A few weeks ago, there was widespread attention to a report by a coalition of community groups that analyzed electricity rates, profits and energy priorities at PNM, New Mexico’s largest utility and owner of the San Juan Generating Station coal plant near Farmington.
Here’s one of the viewpoints that resulted: “The report should be used as a catalyst by PNM to stop warring with the U.S. Environmental Protection Agency and retire a couple of its coal plants in favor of renewable energy production” (quote in Farmington Daily Times, Feb. 29, 2012).
Sounds like the opinion of a clean-energy advocate or a resident concerned about coal pollution, right? Sure. But this particular statement came from a more unlikely source – one of New Mexico’s utility regulatory commissioners with oversight of PNM.
“PNM should redirect its resources toward the future, not the past,” Commissioner Jason Marks said in the Times story.
It’s not a radical notion, of course – nowadays, most people know that our energy future needs to be with renewable resources. But for a utility like PNM that has a hard time seeing beyond its massive, aging, coal-burning San Juan plant, it’s big news when regulators join residents in telling the company, quite bluntly, to get with the times.
Here in the Four Corners, we consider San Juan Generating Station’s effect on our air, health and water: The more than 2 million cars’ worth of carbon pollution a year that pour from its smokestacks. The plant’s 16,000 tons a year of nitrogen emissions that cause harmful ozone and fine-particulate pollution that gets deep into people’s lungs. The fact the plant uses more than two times as much water as a city the size of Santa Fe. Evidence that the plant’s pollution is contaminating the San Juan River.

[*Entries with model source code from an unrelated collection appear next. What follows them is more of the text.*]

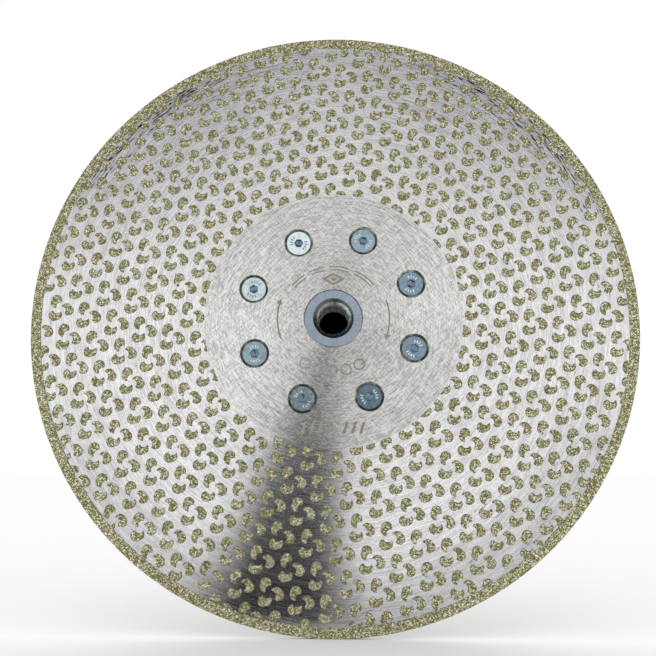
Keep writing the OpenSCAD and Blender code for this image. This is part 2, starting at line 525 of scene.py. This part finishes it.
# ---------------------------------------------------------------------------------------------
# Steel blank
# ---------------------------------------------------------------------------------------------
def build_blank():
    shell = Shell()
    deburr = 0.08 * MM
    rim_count, bore_count, hole_count = 360, 120, 72
    centres = [screw_centre(i + 1) for i in range(SCREW_COUNT)]
    hole_back_r = SINK_R - (BACK_Y - FRONT_Y)
    edges = [circle(CORE_R - deburr, rim_count), circle(CORE_BORE_R + deburr, bore_count)]
    shell.fill_flat(edges + [circle(SINK_R + deburr, hole_count, c) for c in centres], FRONT_Y)
    shell.fill_flat(edges + [circle(hole_back_r + deburr, hole_count, c) for c in centres], BACK_Y)
    lathe(shell, [(CORE_R - deburr, FRONT_Y), (CORE_R, FRONT_Y + deburr),
                  (CORE_R, BACK_Y - deburr), (CORE_R - deburr, BACK_Y)], rim_count)
    lathe(shell, [(CORE_BORE_R + deburr, FRONT_Y), (CORE_BORE_R, FRONT_Y + deburr),
                  (CORE_BORE_R, BACK_Y - deburr), (CORE_BORE_R + deburr, BACK_Y)], bore_count)
    for centre in centres:
        lathe(shell, [(SINK_R + deburr, FRONT_Y), (SINK_R - deburr, FRONT_Y + deburr),
                      (hole_back_r, BACK_Y - deburr), (hole_back_r + deburr, BACK_Y)], hole_count, centre)
    piece = make_piece("steel_blank", shell.points, shell.faces, [STEEL, GAP_DIRT_AND_PAINTED_SHADE], 20)
    reach, middles = face_places(piece.data)
    # Faces between front and back inside the bare centre, the countersinks and the bore walls, take the gap
    # finish of dirt and painted shade.
    between_faces = (middles[:, 1] > FRONT_Y + SLACK) & (middles[:, 1] < BACK_Y - SLACK)
    sunk = between_faces & (reach < BARE_R)
    piece.data.polygons.foreach_set("material_index", sunk.astype(np.int32))
    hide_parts("steel_core")


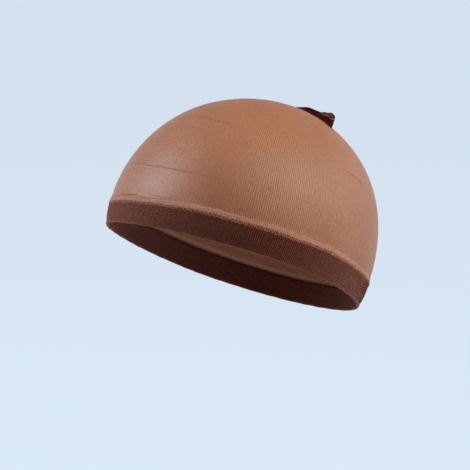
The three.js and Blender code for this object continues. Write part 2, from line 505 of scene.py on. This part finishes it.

Utility regulators consider PNM’s coal plant from the perspective of financial costs: San Juan Generating Station’s operating costs are already among the highest of any power plant in the region. A federal court’s recent decision to deny PNM’s attempts to stall requirements for necessary pollution controls on its smokestacks means millions more in costs. Recent issues at the San Juan Mine, which feeds the power plant, call attention to the increasing difficulties and costs associating with mining the coal.
Add to these costs the findings of the recent “Perspective on PNM” report that the utility has raised New Mexicans’ electricity rates 41 percent since 2008 and funneled 79 percent of that money into corporate profits with less than 6 percent going toward job-creating renewable-energy projects or cost-saving energy-efficiency programs.
When you consider it all, it’s no wonder utility regulators are speaking out. The more PNM is stuck in the past, the harder the shove needed to bring it into line with the priorities of residents and rate-payers.